Two-dimensional metal-insulator transition and in-plane magnetoresistance in a high mobility strained Si quantum well

TL;DR

This study investigates the metal-insulator transition and in-plane magnetoresistance in a high mobility strained Si quantum well, revealing a low critical density for transition and universal behavior of magnetoresistance across various densities.

Contribution

It provides the first observation of the lowest critical density for metal-insulator transition in Si 2D systems and demonstrates universal magnetoresistance behavior when scaled by the spin-polarization field.

Findings

Critical density for transition is ~0.32 x 10^{11} cm^{-2}.

In-plane magnetoresistance saturates at a finite value for B_{ip} > B_c.

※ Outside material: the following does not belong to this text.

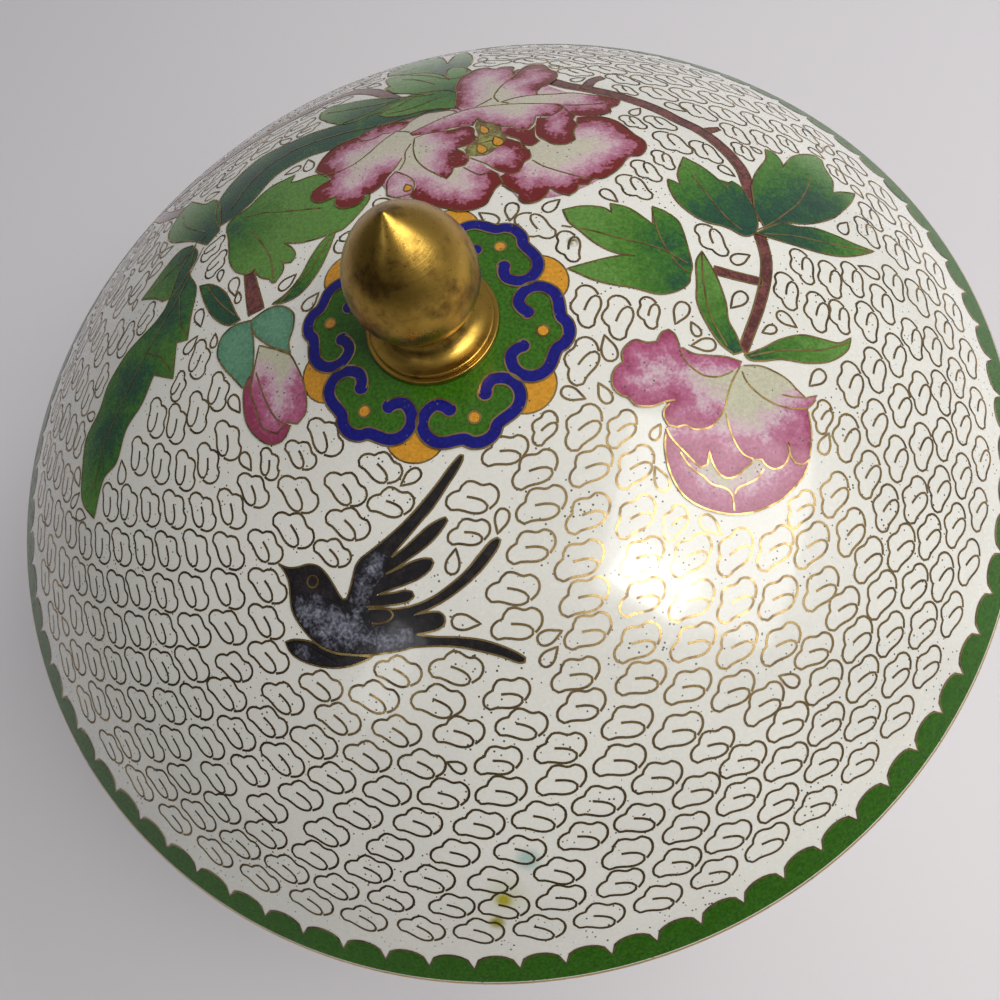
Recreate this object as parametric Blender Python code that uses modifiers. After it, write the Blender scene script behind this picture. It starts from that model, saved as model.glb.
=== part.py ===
"""Lidded bowl of enamelled copper: a bowl on a brass foot ring, and a domed lid with a turned brass finial."""

import math

import bmesh
import bpy

MM = 0.001

# The bowl: an enamelled copper shell that curves in from an upright gilt rim to a rounded floor
RIM_RADIUS = 127.0 * MM
WALL = 2.8 * MM
BOWL_DEPTH = 84.0 * MM
BOWL_FULLNESS = 2.4
BOWL_BAND = 3.0 * MM

# The lip: a thin ring inside the bowl's rim that keeps the lid in place
LIP_REACH = 5.0 * MM
LIP_WALL = 1.6 * MM
LIP_CLEARANCE = 0.8 * MM
LIP_BITE = 1.4 * MM

# The foot ring: cast brass, brazed under the bowl
FOOT_RADIUS = 64.0 * MM
FOOT_WALL = 4.2 * MM
FOOT_TAPER = 2.0 * MM
FOOT_EDGE = 0.8 * MM
FLOOR_CLEARANCE = 8.0 * MM

# The lid: a shallow enamelled dome above an upright gilt band
DOME_RISE = 48.6 * MM
LID_BAND = 6.0 * MM
EDGE_BEVEL = 0.5 * MM

# The finial: one turned brass piece, an acorn bud over a cove and a thin flange
FINIAL_HEIGHT = 34.2 * MM
FLANGE_RADIUS = 13.7 * MM
FLANGE_THICKNESS = 0.9 * MM
BEAD_RADIUS = 12.4 * MM
BEAD_SECTION = 0.45 * MM
NECK_RADIUS = 7.8 * MM
NECK_HEIGHT = 6.2 * MM
BUD_RADIUS = 12.6 * MM
BUD_HEIGHT = 15.8 * MM
BUD_POINT = 2.15
TIP_RADIUS = 0.5 * MM

# Pieces that touch keep this gap
TOUCH_GAP = 0.3 * MM

# Turned pieces have this many sides, and their curves this many steps
SHELL_SIDES = 56
FINIAL_SIDES = 28
BOWL_STEPS = 13
DOME_STEPS = 11
BUD_STEPS = 7
UNDERCUT_STEPS = 4
COVE_STEPS = 5
BEAD_STEPS = 2
SEAT_STEPS = 2
FOOT_EDGE_STEPS = 3
MERGE_DISTANCE = 0.01 * MM
SHARP_ANGLE = 35.0

# Colours and finishes: (colour, roughness, metallic)
WHITE_ENAMEL = ((0.80, 0.80, 0.77), 0.22, 0.0)
FOOT_BRASS = ((0.52, 0.38, 0.16), 0.36, 1.0)
AGED_BRASS = ((0.47, 0.33, 0.12), 0.34, 1.0)

# Heights of the joints above the ground
BOWL_RIM_Z = FLOOR_CLEARANCE + BOWL_DEPTH + BOWL_BAND
LID_RIM_Z = BOWL_RIM_Z + TOUCH_GAP
DOME_Z = LID_RIM_Z + LID_BAND
DOME_TOP_Z = DOME_Z + DOME_RISE


def clear_scene():
    """Removes every object of the scene."""
    for thing in list(bpy.data.objects):
        bpy.data.objects.remove(thing, do_unlink=True)


def new_collection(name):
    """A collection linked to the scene."""
    collection = bpy.data.collections.new(name)
    bpy.context.scene.collection.children.link(collection)
    return collection


def principled(name, color, roughness, metallic):
    """A Principled material of one colour."""
    material = bpy.data.materials.new(name)
    material.use_nodes = True
    shader = material.node_tree.nodes["Principled BSDF"]
    shader.inputs["Base Color"].default_value = (*color, 1.0)
    shader.inputs["Roughness"].default_value = roughness
    shader.inputs["Metallic"].default_value = metallic
    material.diffuse_color = (*color, 1.0)
    return material


def turned(name, profile, sides, collection):
    """A profile of (radius, height) points, listed down the outer side, turned about the Z axis."""
    mesh = bpy.data.meshes.new(name)
    outline = bmesh.new()
    points = [outline.verts.new((radius, 0.0, height)) for radius, height in profile]
    for first, second in zip(points, points[1:]):
        outline.edges.new((first, second))
    outline.to_mesh(mesh)
    outline.free()
    thing = bpy.data.objects.new(name, mesh)
    collection.objects.link(thing)
    screw = thing.modifiers.new("Turn", "SCREW")
    screw.axis = "Z"
    screw.angle = math.tau
    screw.steps = sides
    screw.render_steps = sides
    screw.use_merge_vertices = True
    screw.merge_threshold = MERGE_DISTANCE
    screw.use_smooth_shade = True
    return thing


def give_wall(thing, thickness):
    """Thickens an open turned surface inwards."""
    solidify = thing.modifiers.new("Wall", "SOLIDIFY")
    solidify.thickness = thickness
    solidify.offset = -1.0
    solidify.use_even_offset = True


def bevel_edges(thing, width):
    """Takes the sharp edges off a thickened shell."""
    bevel = thing.modifiers.new("Edges", "BEVEL")
    bevel.width = width
    bevel.segments = 1
    bevel.limit_method = "ANGLE"
    bevel.angle_limit = math.radians(SHARP_ANGLE)


def union(thing, tool):
    """Joins a hidden tool body to a piece."""
    tool.hide_render = True
    tool.display_type = "WIRE"
    boolean = thing.modifiers.new("Join " + tool.name, "BOOLEAN")
    boolean.operation = "UNION"
    boolean.solver = "EXACT"
    boolean.object = tool


def bowl_underside(radius):
    """Height of the outer surface at a radius: a superellipse, flat in the middle and upright at the rim."""
    share = 1.0 - (radius / RIM_RADIUS) ** BOWL_FULLNESS
    return FLOOR_CLEARANCE + BOWL_DEPTH * (1.0 - share ** (1.0 / BOWL_FULLNESS))


def dome_sphere():
    """Radius of the sphere that the lid's dome is cut from: a cap that rises from the lid's rim."""
    return (RIM_RADIUS**2 + DOME_RISE**2) / (2.0 * DOME_RISE)


def dome_surface(radius):
    """Height of the lid's outer surface at a radius."""
    sphere = dome_sphere()
    return DOME_TOP_Z - sphere + math.sqrt(sphere**2 - radius**2)


def dome_inside(radius):
    """Height of the lid's inner surface at a radius, one wall inside the outer sphere."""
    sphere = dome_sphere()
    return DOME_TOP_Z - sphere + math.sqrt((sphere - WALL) ** 2 - radius**2)


def arc(centre, radius, start, end, steps):
    """Points on an arc in the (radius, height) plane, with angles in degrees from the outward side."""
    points = []
    for step in range(steps + 1):
        angle = math.radians(start + (end - start) * step / steps)
        points.append((centre[0] + radius * math.cos(angle), centre[1] + radius * math.sin(angle)))
    return points


def make_bowl(collection, tools):
    """The bowl's shell with the lip joined to its inside."""
    profile = [(RIM_RADIUS, BOWL_RIM_Z)]
    for step in range(BOWL_STEPS):
        turn = 0.5 * math.pi * step / BOWL_STEPS
        radius = RIM_RADIUS * math.cos(turn) ** (2.0 / BOWL_FULLNESS)
        profile.append((radius, bowl_underside(radius)))
    profile.append((0.0, bowl_underside(0.0)))
    bowl = turned("bowl", profile, SHELL_SIDES, collection)
    give_wall(bowl, WALL)

    outer = RIM_RADIUS - WALL - LIP_CLEARANCE
    inner = outer - LIP_WALL
    root = RIM_RADIUS - WALL + LIP_BITE
    low = BOWL_RIM_Z - LIP_REACH
    high = dome_inside(RIM_RADIUS - WALL) - LIP_CLEARANCE
    shoulder = BOWL_RIM_Z - TOUCH_GAP
    lip_profile = [
        (inner, high),
        (outer, high),
        (outer, shoulder),
        (root, shoulder),
        (root, low + LIP_WALL),
        (inner, low),
        (inner, high),
    ]
    lip = turned("bowl_lip", lip_profile, SHELL_SIDES, tools)
    union(bowl, lip)
    bowl.data.materials.append(principled("white_enamel_bowl", *WHITE_ENAMEL))
    return bowl


def make_foot_ring(collection):
    """The foot ring, whose top follows the bowl's underside."""
    outer_low = FOOT_RADIUS
    outer_high = FOOT_RADIUS - FOOT_TAPER
    inner = FOOT_RADIUS - FOOT_TAPER - FOOT_WALL
    middle = 0.5 * (inner + outer_high)
    profile = [
        (inner, bowl_underside(inner) - TOUCH_GAP),
        (middle, bowl_underside(middle) - TOUCH_GAP),
        (outer_high, bowl_underside(outer_high) - TOUCH_GAP),
        (outer_high, 0.5 * bowl_underside(outer_high)),
    ]
    profile += arc((outer_low - FOOT_EDGE, FOOT_EDGE), FOOT_EDGE, 30.0, -90.0, FOOT_EDGE_STEPS)
    profile += [
        (inner + FOOT_EDGE, 0.0),
        (inner, FOOT_EDGE),
        (inner, bowl_underside(inner) - TOUCH_GAP),
    ]
    ring = turned("foot_ring", profile, SHELL_SIDES, collection)
    ring.data.materials.append(principled("foot_brass", *FOOT_BRASS))
    return ring


def make_lid(collection):
    """The lid's shell: the dome and the upright band, with small bevels on its edges."""
    profile = []
    for step in range(DOME_STEPS + 1):
        radius = RIM_RADIUS * step / DOME_STEPS
        profile.append((radius, dome_surface(radius)))
    profile.append((RIM_RADIUS, LID_RIM_Z))
    lid = turned("lid", profile, SHELL_SIDES, collection)
    give_wall(lid, WALL)
    bevel_edges(lid, EDGE_BEVEL)
    lid.data.materials.append(principled("white_enamel_lid", *WHITE_ENAMEL))
    return lid


def finial_profile():
    """The outline, from the tip down the bud, the cove, the bead and the flange to the seat on the dome."""
    points = [(0.0, DOME_TOP_Z + FINIAL_HEIGHT)]
    rise = FINIAL_HEIGHT - BUD_HEIGHT
    tip_share = (1.0 - TIP_RADIUS / BUD_RADIUS) ** (1.0 / BUD_POINT)
    for step in range(BUD_STEPS + 1):
        share = tip_share * (1.0 - step / BUD_STEPS)
        points.append((BUD_RADIUS * (1.0 - share**BUD_POINT), DOME_TOP_Z + BUD_HEIGHT + rise * share))
    for step in range(1, UNDERCUT_STEPS + 1):
        share = step / UNDERCUT_STEPS
        radius = BUD_RADIUS - (BUD_RADIUS - NECK_RADIUS) * share**2
        points.append((radius, DOME_TOP_Z + BUD_HEIGHT - (BUD_HEIGHT - NECK_HEIGHT) * share))
    bead_middle = DOME_TOP_Z + FLANGE_THICKNESS + BEAD_SECTION
    cove_rise = NECK_HEIGHT - FLANGE_THICKNESS - 2.0 * BEAD_SECTION
    for step in range(1, COVE_STEPS + 1):
        turn = 0.5 * math.pi * step / COVE_STEPS
        radius = BEAD_RADIUS - (BEAD_RADIUS - NECK_RADIUS) * math.cos(turn)
        points.append((radius, DOME_TOP_Z + NECK_HEIGHT - cove_rise * math.sin(turn)))
    points += arc((BEAD_RADIUS, bead_middle), BEAD_SECTION, 40.0, -50.0, BEAD_STEPS)
    points += [
        (FLANGE_RADIUS - 0.5 * FLANGE_THICKNESS, DOME_TOP_Z + FLANGE_THICKNESS),
        (FLANGE_RADIUS, DOME_TOP_Z + 0.4 * FLANGE_THICKNESS),
        (FLANGE_RADIUS, dome_surface(FLANGE_RADIUS) + TOUCH_GAP),
    ]
    for step in range(1, SEAT_STEPS + 1):
        radius = FLANGE_RADIUS * (1.0 - step / SEAT_STEPS)
        points.append((radius, dome_surface(radius) + TOUCH_GAP))
    return points


def make_finial(collection):
    """The turned brass finial that stands on the middle of the lid."""
    finial = turned("finial", finial_profile(), FINIAL_SIDES, collection)
    finial.data.materials.append(principled("aged_brass", *AGED_BRASS))
    return finial


def main():
    clear_scene()
    collection = new_collection("cloisonne_lidded_bowl")
    tools = new_collection("joining_tools")
    make_bowl(collection, tools)
    make_foot_ring(collection)
    make_lid(collection)
    make_finial(collection)


main()
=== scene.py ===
import math
import random

import bmesh
import bpy
import numpy
from mathutils import Matrix, Vector


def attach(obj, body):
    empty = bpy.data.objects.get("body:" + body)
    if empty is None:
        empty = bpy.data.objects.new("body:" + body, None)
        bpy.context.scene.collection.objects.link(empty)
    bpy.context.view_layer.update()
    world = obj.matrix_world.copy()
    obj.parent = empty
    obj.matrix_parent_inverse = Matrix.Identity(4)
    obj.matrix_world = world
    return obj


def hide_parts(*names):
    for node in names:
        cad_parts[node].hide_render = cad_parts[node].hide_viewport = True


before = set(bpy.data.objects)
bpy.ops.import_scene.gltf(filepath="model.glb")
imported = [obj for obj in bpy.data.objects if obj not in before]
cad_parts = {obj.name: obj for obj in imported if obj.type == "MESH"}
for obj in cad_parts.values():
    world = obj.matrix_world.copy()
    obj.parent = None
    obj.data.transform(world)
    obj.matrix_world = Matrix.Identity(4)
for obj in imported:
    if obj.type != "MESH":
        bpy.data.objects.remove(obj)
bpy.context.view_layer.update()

# Foot ring
# A cast brass ring, turned and brazed under the bowl. It is worn to a satin, with browner metal left in
# patches and streaks. The shells and the finial are turned by the same function.
MM = 0.001
FOOT_RADIUS, FOOT_WALL, FOOT_TAPER, FOOT_EDGE = 64.0, 4.2, 2.0, 0.8
FOOT_FLARE = ((0.0, 8.4), (0.25, 6.6), (0.8, 3.6))  # how far out it has spread, and at what height
FOOT_SIDES = 160
RIM_RADIUS, BOWL_DEPTH, BOWL_FULLNESS, FLOOR_CLEARANCE = 127.0, 84.0, 2.4, 8.0
TOUCH_GAP = 0.3
SHARP_TURN = 38.0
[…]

Magnetoresistance curves collapse onto a single universal curve when scaled by B_c.

Abstract

The apparent metal-insulator transition is observed in a high quality two-dimensional electron system (2DES) in the strained Si quantum well of a Si/Si_{1-x}Ge_x heterostructure with mobility \mu=1.9 x 10^5 cm^2/Vs at density n=1.45 x 10^{11} cm^{-2}. The critical density, at which the thermal coefficient of low T resistivity changes sign, is ~ 0.32 x 10^{11} cm^{-2}, so far the lowest observed in the Si 2D systems. In-plane magnetoresistance study was carried out in the higher density range where the 2DES shows the metallic-like behavior. It is observed that the in-plane magnetoresistance first increases as ~ B_{ip}^2 and then saturates to a finite value \rho(B_c) for B_{ip} > B_c. The full spin-polarization field B_c decreases monotonically with n but appears to saturate to a finite value as n approaches zero. Furthermore, \rho(B_c)/\rho(0) ~ 1.8 for all the densities ranging from 0.35 x 10^{11} to 1.45 x 10^{11} cm^{-2} and, when plotted versus B_{ip}/B_c, collapses onto a single curve.